There’s really not much question we are in a giant bubble that’s broadly been fueled by AI hype. The only serious question is how do we get out of it.
In a controlled scenario the AI sector gets a severe correction with many AI-focused companies wiped out but broader damage more limited. In an uncontrolled scenario the AI bubble bursts and takes the whole economy with it.
The likelihood of a scenario where suddenly the economics of AI suddenly start to make sense and enough $ flows in to make the present valuations defensible seems around 5% now and rapidly falling towards zero.
I hope the general market will not drop by more than 25%-35%, while most AI companies will be wiped out.
I also expect Facebook, Microsoft, Google, to survive, and buy the good pieces that remains after the bubble popped. They each have income from other areas so are well position to survive the AI bubble.

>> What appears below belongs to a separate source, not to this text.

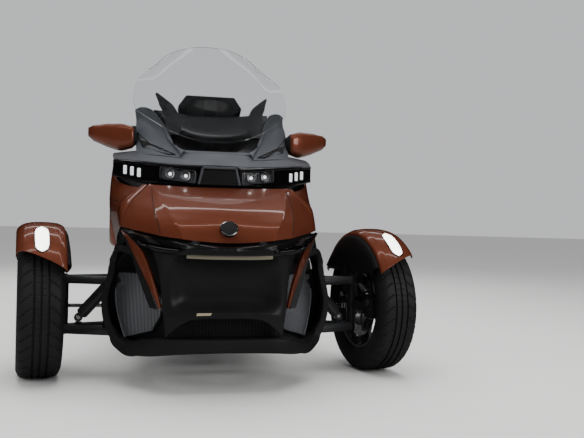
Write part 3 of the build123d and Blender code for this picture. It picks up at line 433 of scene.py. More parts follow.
def build_grain_group():
    """Fine moulded grain of a plastic panel."""
    tree, start, end = new_group("Moulded grain", {"Scale": 900.0}, ("Height", "Shade"))
    cells = texture(tree, "Voronoi")
    fine = texture(tree, "Noise", Detail=3.0)
    broad = texture(tree, "Noise", Scale=5.0, Detail=2.0)
    tree.links.new(start.outputs["Scale"], cells.inputs["Scale"])
    tree.links.new(math_node(tree, "MULTIPLY", start.outputs["Scale"], 0.6), fine.inputs["Scale"])
    height = math_node(tree, "ADD", cells.outputs["Distance"], fine.outputs["Fac"])
    tree.links.new(height, end.inputs["Height"])
    tree.links.new(broad.outputs["Fac"], end.inputs["Shade"])
    return tree


def build_dust_group():
    """Light dust that lies on what faces up, in loose patches."""
    tree, start, end = new_group("Showroom dust", {
        "Colour": (0.02, 0.02, 0.02, 1), "Dust": (0.35, 0.33, 0.3, 1), "Amount": 0.15, "Roughness": 0.4},
        ("Colour", "Roughness"))
    patches = texture(tree, "Noise", Scale=9.0, Detail=5.0)
    facing_up = node(tree, "ShaderNodeSeparateXYZ")
    tree.links.new(node(tree, "ShaderNodeNewGeometry").outputs["Normal"], facing_up.inputs[0])
    mask = math_node(tree, "MAXIMUM", facing_up.outputs["Z"], 0.0)
    mask = math_node(tree, "ADD", math_node(tree, "MULTIPLY", mask, 0.8), 0.2)
    mask = math_node(tree, "MULTIPLY", mask, patches.outputs["Fac"])
    mask = math_node(tree, "MULTIPLY", mask, start.outputs["Amount"], clamp=True)
    colour = mix_colour(tree, mask, start.outputs["Colour"], start.outputs["Dust"])
    tree.links.new(colour, end.inputs["Colour"])
    rougher = math_node(tree, "MULTIPLY", mask, 0.6)
    rough = math_node(tree, "ADD", start.outputs["Roughness"], rougher, clamp=True)
    tree.links.new(rough, end.inputs["Roughness"])
    return tree


def build_leather_group():
    """Pebbled leather with fine creases."""
    tree, start, end = new_group("Leather grain", {"Scale": 260.0}, ("Height", "Shade"))
    wobble = texture(tree, "Noise", Scale=40.0, Detail=2.0)
    cells = texture(tree, "Voronoi", feature="DISTANCE_TO_EDGE")
    tree.links.new(start.outputs["Scale"], cells.inputs["Scale"])
    ridge = math_node(tree, "MULTIPLY", cells.outputs["Distance"], 6.0)
    ridge = math_node(tree, "MINIMUM", ridge, 1.0)
    soft = math_node(tree, "MULTIPLY", wobble.outputs["Fac"], 0.4)
    tree.links.new(math_node(tree, "ADD", ridge, soft), end.inputs["Height"])
    tree.links.new(wobble.outputs["Fac"], end.inputs["Shade"])
    return tree


def use_group(tree, name, **values):
    return node(tree, "ShaderNodeGroup", node_tree=groups[name], **values)


def new_material(name, **values):
    """Node tree and shader of a new material, with these values on the shader's own sockets."""
    material = bpy.data.materials.new(name)
    material.use_nodes = True
    finishes[name] = material
    shader = material.node_tree.nodes["Principled BSDF"]
    for key, value in values.items():
        shader.inputs[key.replace("_", " ")].default_value = value
    return material.node_tree, shader


def finish(name, colour, roughness, dust, metallic=0.0, coat=0.0, specular=0.5, grain=0.0, grain_scale=900.0,
           leather=0.0, flake=None):
    """A material built from the shared effects, with its own values."""
    tree, shader = new_material(name, Metallic=metallic, Coat_Weight=coat, Specular_IOR_Level=specular)
    base = (*colour, 1)
    dirt = use_group(tree, "dust", Colour=base, Amount=dust, Roughness=roughness)
    height = None
    if flake:
        layer = use_group(tree, "flake", Colour=base, Bright_flake=(*flake, 1))
        tree.links.new(layer.outputs["Colour"], dirt.inputs["Colour"])
        height, strength, distance = layer.outputs["Height"], 0.06, 0.0006
    if grain:
        layer = use_group(tree, "grain", Scale=grain_scale)
        height, strength, distance = layer.outputs["Height"], grain, 0.0008
        lighter = (*(min(1, c * 1.5 + 0.004) for c in colour), 1)
        shade = math_node(tree, "MULTIPLY", layer.outputs["Shade"], 0.5)
        tree.links.new(mix_colour(tree, shade, base, lighter), dirt.inputs["Colour"])
    if leather:
        layer = use_group(tree, "leather")
        height, strength, distance = layer.outputs["Height"], leather, 0.0012
        lighter = (*(c * 1.7 for c in colour), 1)
        tree.links.new(mix_colour(tree, layer.outputs["Shade"], base, lighter), dirt.inputs["Colour"])
    tree.links.new(dirt.outputs["Colour"], shader.inputs["Base Color"])
    tree.links.new(dirt.outputs["Roughness"], shader.inputs["Roughness"])
    if height is not None:
        bump = node(tree, "ShaderNodeBump", Strength=strength, Distance=distance)
        tree.links.new(height, bump.inputs["Height"])
        tree.links.new(bump.outputs[0], shader.inputs["Normal"])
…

Pure AI plays are the ones who will be annihilated. The best of the pure AI plays will be acquired by the old guard.
Bull markets are born out of skepticism. Everyone is fearful that there's a giant bubble so all eyes are on the fundamentals. When euphoria sets in, i.e. neighbors and co-workers start telling you how easy it is to make money on stocks, that's when you know you're at the top. We're not at the top and have seen multiple corrections/bear markets over the past 5-6 years.
Berkshire themselves have made investments into Google this year, a company at the center of this supposed "bubble"... make of it what you will but I think the market is setup to do pretty well in the near future.
A controlled scenario also looks very unlikely, right? I think some people with influence believe (rightly or wrongly) they can get even more power from an uncontrolled scenario.
> There’s really not much question we are in a giant bubble
IIUC, some indicators correlated with previous bubbles are lighting up now, which is being interpreted as evidence that AI is likewise a bubble. But what about indicators of previous non-bubbles? How did it look when textile mills were first industrialised, or kerosene replaced whale oil for lighting, or the electric grid became widespread, etc. -- real advances that materially increased productivity in a lasting way? If these same indicators lit up in those cases too, how can we distinguish bubble from genuine advance?
> In an uncontrolled scenario the AI bubble bursts and takes the whole economy with it.
How is the whole economy exposed to AI? Will Anthropic or SpaceX cratering threaten the entire financial system? NVDA will certainly correct, which is probably the biggest risk to the market, but then what? All the FCF being spent by Google, Amazon, MS, Meta, etc... will suddenly start flowing to dividends and stock buybacks again. It's not like their core business is selling AI. Apple will be able to get cheap RAM/chips again while also keeping their recently increased prices.
I could see an argument that the economy is currently being propped up by the hope of AI productivity gains, but that seems spurious.
EDIT
A comment above mentioned oil, and thus the inflation coming with prolonged high prices. That's way more of a concern than anything happening in AI.